Steven Wilson – “Hand. Cannot. Erase.” (recensione)

Molto probabilmente, ben pochi di voi conosceranno la storia di Joyce Carol Vincent, una ragazza morta nel dicembre del 2003 nel suo appartamento di Londra, ma ritrovata ben due anni dopo. Una vicenda incredibile, che ha scosso parecchie coscienze e fatto interrogare molti su come fosse possibile venire completamente dimenticati dal resto del mondo. Tra questi, c’è anche Steven Wilson, fondatore dei Porcupine Tree. Il musicista inglese ha trovato in questa storia ai limiti del surreale l’ispirazione per il suo nuovo album, intitolato Hand. Cannot. Erase., successore del riuscitissimo The Raven That Refused To Sing (and Other Stories). In che modo quanto accaduto a Joyce Vincent avrà influenzato il songwriting di Wilson? E, parlando più in generale, come si rapporterà quest’ultimo lavoro ai suoi dischi precedenti?

Come dichiarato da Steven in alcune interviste, il filo conduttore di Hand. Cannot. Erase. è proprio quello dell’isolamento dell’individuo nella società moderna, ed in particolare nelle grandi metropoli, che in qualche modo spersonalizzano e rendono invisibili. Le atmosfere del disco rispecchiano proprio questa realtà, risultando infatti essere molto oscure e malinconiche. Ciò è evidente in brani come l’opener First Regret, o nella acustica Transience. Il panorama cittadino è invece richiamato da un uso dell’elettronica più accentuato rispetto ai precedenti lavori di Wilson. Si veda, ad esempio, la prima parte della monumentale Ancestral, emblematica in questo senso. Ma, in generale, Hand. Cannot. Erase. abbraccia moltissime altre influenze. Passiamo dal pop-rock della title-track­ alle solite fughe prog e jazzy (queste in misura minore rispetto a The Raven That Refused To Sing), a elementi avantgarde, senza dimenticare momenti come l’assolo di moog in Regret#9, o evidenti richiami metal (soprattutto nel finale della già citata Ancestral). Insomma, di carne al fuoco ce n’è parecchia, molta di più che nei precedenti album del mastermind dei Porcupine Tree. Sull’altro piatto della bilancia abbiamo una parziale semplificazione di certe strutture sonore: rispetto a The Raven That Refused To Sing, decisamente più complesso anche per esigenze narrative (ogni brano raccontava una storia autoconclusiva), Hand. Cannot. Erase. risulta più accessibile ed immediato, soprattutto nei brani dal minutaggio più ridotto. Ma, ed è bene sottolinearlo, siamo comunque di fronte al più classico dei lavori targati Steven Wilson. I maniaci della tecnica troveranno come al solito pane per i loro denti, anche perché la squadra di The Raven That Refused To Sing è stata confermata in blocco: ancora spazio, dunque, per il gustosissimo e folle drumming di Marco Minnemann, così come per le evoluzioni di Guthrie Govan alla chitarra. Impossibile non citare il suo bellissimo assolo in Regret#9: magia musicale allo stato puro.

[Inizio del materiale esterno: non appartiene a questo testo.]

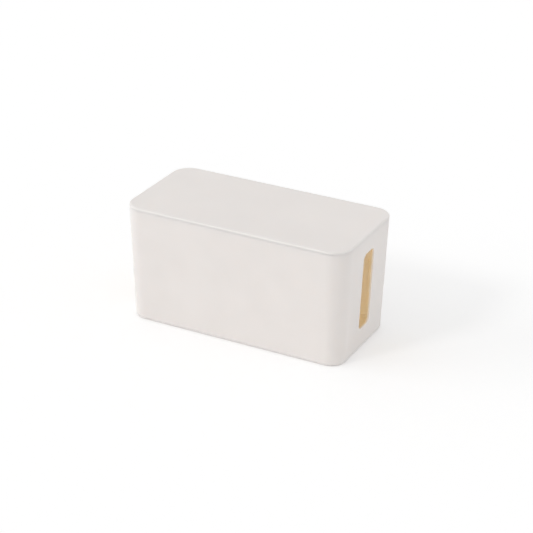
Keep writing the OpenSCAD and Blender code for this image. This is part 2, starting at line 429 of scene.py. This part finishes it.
def ringed_pad_tree():
    """Geometry Nodes for a closed rubber pad that stands on z = 0 of its place."""
    tree = bpy.data.node_groups.new("ringed_pad", "GeometryNodeTree")
    tree.interface.new_socket("Geometry", in_out="OUTPUT", socket_type="NodeSocketGeometry")
    for label, kind in (
        ("Radius", "Float"),
        ("Height", "Float"),
        ("Edge radius", "Float"),
        ("Ring depth", "Float"),
        ("Ring pitch", "Float"),
        ("Ring steepness", "Float"),
        ("Plain border", "Float"),
        ("Steps out", "Int"),
        ("Steps round", "Int"),
        ("Place", "Vector"),
        ("Material", "Material"),
    ):
        tree.interface.new_socket(label, in_out="INPUT", socket_type="NodeSocket" + kind)
    given = tree.nodes.new("NodeGroupInput").outputs
    radius, edge_radius = given["Radius"], given["Edge radius"]

    # A unit square: its X becomes the way out from the middle, and its Y the way round,
    # clockwise from above, so that the underside looks down
    points_round = calculate(tree, "ADD", given["Steps round"], 1)
    square = geometry_step(tree, "MeshGrid", 1.0, 1.0, given["Steps out"], points_round)["Mesh"]
    corner = tree.nodes.new("ShaderNodeSeparateXYZ")
    tree.links.new(tree.nodes.new("GeometryNodeInputPosition").outputs[0], corner.inputs[0])
    outward, onward = corner.outputs["X"], corner.outputs["Y"]
    swing = calculate(tree, "MULTIPLY_ADD", outward, quarter_turn, quarter_turn / 2)
    around = calculate(tree, "MULTIPLY_ADD", onward, -full_turn, half_turn)
    out = calculate(tree, "MULTIPLY", radius, calculate(tree, "SINE", swing))

    # Rings as far as the plain border, and a quarter round where the underside meets the side
    wave_angle = calculate(tree, "MULTIPLY", out, full_turn)
    wave_angle = calculate(tree, "DIVIDE", wave_angle, given["Ring pitch"])
    wave = calculate(tree, "MULTIPLY", calculate(tree, "SINE", wave_angle), given["Ring steepness"])
    groove = calculate(tree, "MINIMUM", calculate(tree, "MAXIMUM", wave, 0.0), 1.0)
    ringed_radius = calculate(tree, "SUBTRACT", radius, given["Plain border"])
    in_border = calculate(tree, "LESS_THAN", ringed_radius, out)
    ringed = calculate(tree, "SUBTRACT", 1, in_border)
    ring_depth = calculate(tree, "MULTIPLY", given["Ring depth"], ringed)
    flat_radius = calculate(tree, "SUBTRACT", radius, edge_radius)
    past_flat = calculate(tree, "MAXIMUM", calculate(tree, "SUBTRACT", out, flat_radius), 0.0)
    share_round = calculate(tree, "DIVIDE", past_flat, edge_radius)
    drop = calculate(tree, "COSINE", calculate(tree, "ARCSINE", share_round))
    rise = calculate(tree, "MULTIPLY", edge_radius, calculate(tree, "SUBTRACT", 1, drop))
    sole_point = combine(
        tree,
        calculate(tree, "MULTIPLY", out, calculate(tree, "COSINE", around)),
        calculate(tree, "MULTIPLY", out, calculate(tree, "SINE", around)),
        calculate(tree, "MULTIPLY_ADD", groove, ring_depth, rise),
    )
    sole = geometry_step(tree, "SetPosition", square, None, sole_point)[0]
    sole = geometry_step(tree, "MergeByDistance", sole, None, same_point)[0]

    # The side rises from the underside's open edge, and a disc closes the top
    faces_beside = tree.nodes.new("GeometryNodeInputMeshEdgeNeighbors").outputs[0]
    open_edge = calculate(tree, "LESS_THAN", faces_beside, faces_at_closed_edge)
    side_height = calculate(tree, "SUBTRACT", given["Height"], edge_radius)
    side_up = combine(tree, None, None, side_height)
    walled = geometry_step(tree, "ExtrudeMesh", sole, open_edge, side_up, mode="EDGES")["Mesh"]
    disc = geometry_step(tree, "MeshCircle", given["Steps round"], radius, fill_type="NGON")[0]
    top = geometry_step(tree, "Transform", disc, combine(tree, None, None, given["Height"]))[0]
    joined = tree.nodes.new("GeometryNodeJoinGeometry")
    for part in (walled, top):
        tree.links.new(part, joined.inputs[0])
    closed = geometry_step(tree, "MergeByDistance", joined.outputs[0], None, same_point)[0]
    placed = geometry_step(tree, "Transform", closed, given["Place"])[0]
    real = geometry_step(tree, "RealizeInstances", placed)[0]
    finished = geometry_step(tree, "SetMaterial", real, None, given["Material"])[0]
    tree.links.new(finished, tree.nodes.new("NodeGroupOutput").inputs[0])
    return tree


# Values of the slow waves between which the bloom sets in
bloom_starts, bloom_full = 0.4, 0.65


def pad_rubber(name, greys, roughness, grain, grain_depth, wear, shine):
    """Matt rubber with a pale bloom in patches, and lands and edges that the table has rubbed."""
    material = bpy.data.materials.new(name)
    material.use_nodes = True
    tree = material.node_tree
    rubber = tree.nodes["Principled BSDF"]
    surface = place_group(tree, moulded_grain, **grain)
    rubbed = place_group(tree, worn_edges, **wear)["Wear"]
    deep_grey, bloom_grey, rubbed_grey = greys
    bloom = ramp_between(tree, surface["Waves"], bloom_starts, bloom_full)
    mottled = blend_colours(tree, bloom, deep_grey, bloom_grey)
    tree.links.new(blend_colours(tree, rubbed, mottled, rubbed_grey), rubber.inputs["Base Color"])
    rough = calculate(tree, "SUBTRACT", roughness, calculate(tree, "MULTIPLY", rubbed, shine))
    tree.links.new(rough, rubber.inputs["Roughness"])
    bump = tree.nodes.new("ShaderNodeBump")
    bump.inputs["Distance"].default_value = grain_depth
    tree.links.new(surface["Height"], bump.inputs["Height"])
    tree.links.new(bump.outputs["Normal"], rubber.inputs["Normal"])
    return material


foot_rubber = pad_rubber(
    "foot_rubber",
    greys=(srgb(66, 66, 68), srgb(84, 83, 82), srgb(104, 102, 99)),
    roughness=0.82,
    grain={"grain_size": 0.0002, "wave_size": 0.004, "wave_share": 0.5},
    grain_depth=0.00003,
    wear={"width": 0.0003, "patch_size": 0.003},
    shine=0.2,
)
pad_tree = ringed_pad_tree()
pad_sizes = {
    "Edge radius": 0.0007,
    "Ring depth": 0.00025,
    "Ring pitch": 0.0014,
    "Ring steepness": 2.5,
    "Plain border": 0.0016,
    "Steps out": 72,
    "Steps round": 96,
    "Material": foot_rubber,
}
for foot_name in [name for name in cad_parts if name.startswith("foot")]:
    low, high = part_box(foot_name)
    seat = {
        "Radius": (high.x - low.x) / 2,
        "Height": high.z - low.z,
        "Place": ((low.x + high.x) / 2, (low.y + high.y) / 2, low.z),
    }
    pad = bpy.data.objects.new(foot_name + "_pad", bpy.data.meshes.new(foot_name + "_pad"))
    scene.collection.objects.link(pad)
    shaped = pad.modifiers.new("shaped", "NODES")
    shaped.node_group = pad_tree
    for socket in pad_tree.interface.items_tree:
        if socket.in_out == "INPUT":
            shaped[socket.identifier] = {**pad_sizes, **seat}[socket.name]
    pad_now = pad.evaluated_get(bpy.context.evaluated_depsgraph_get())
    pad.data = bpy.data.meshes.new_from_object(pad_now)
    pad.modifiers.clear()
    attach(pad, "base")
    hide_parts(foot_name)
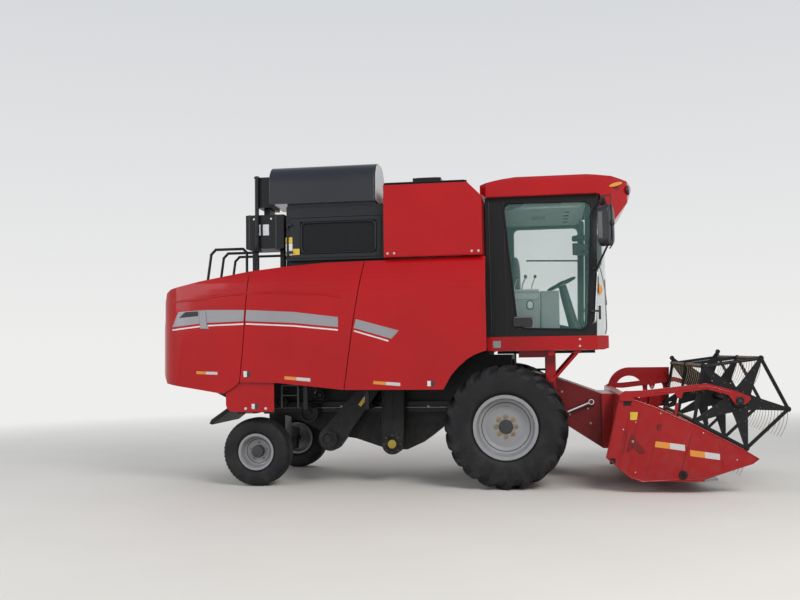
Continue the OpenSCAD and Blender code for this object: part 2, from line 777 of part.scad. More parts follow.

Hand. Cannot. Erase. è un disco meraviglioso. Non ci perdiamo in giri di parole, l’ultimo lavoro di Steven Wilson ci è piaciuto da impazzire e ci ha convinto appieno. Rispetto al predecessore, si perde un certo gusto per le grandi suite prog, questo è innegabile. Ma ciò che troviamo in questo album è una narrazione in musica che cattura nelle sue malinconiche atmosfere e non lascia più liberi. Spazio all’elettronica, al pop come al metal, ai brani brevi e diretti: ogni nuovo elemento è inserito perché funzionale a ciò che Wilson vuole raccontarci. Provate ad ascoltare questo disco di sera, con le luci della strada che penetrano furtivamente dalle finestre: vi ritroverete nella Londra di Joyce Vincent, specchio di un mondo che in apparenza ci avvicina, ma che in realtà ci allontana inesorabilmente gli uni dagli altri.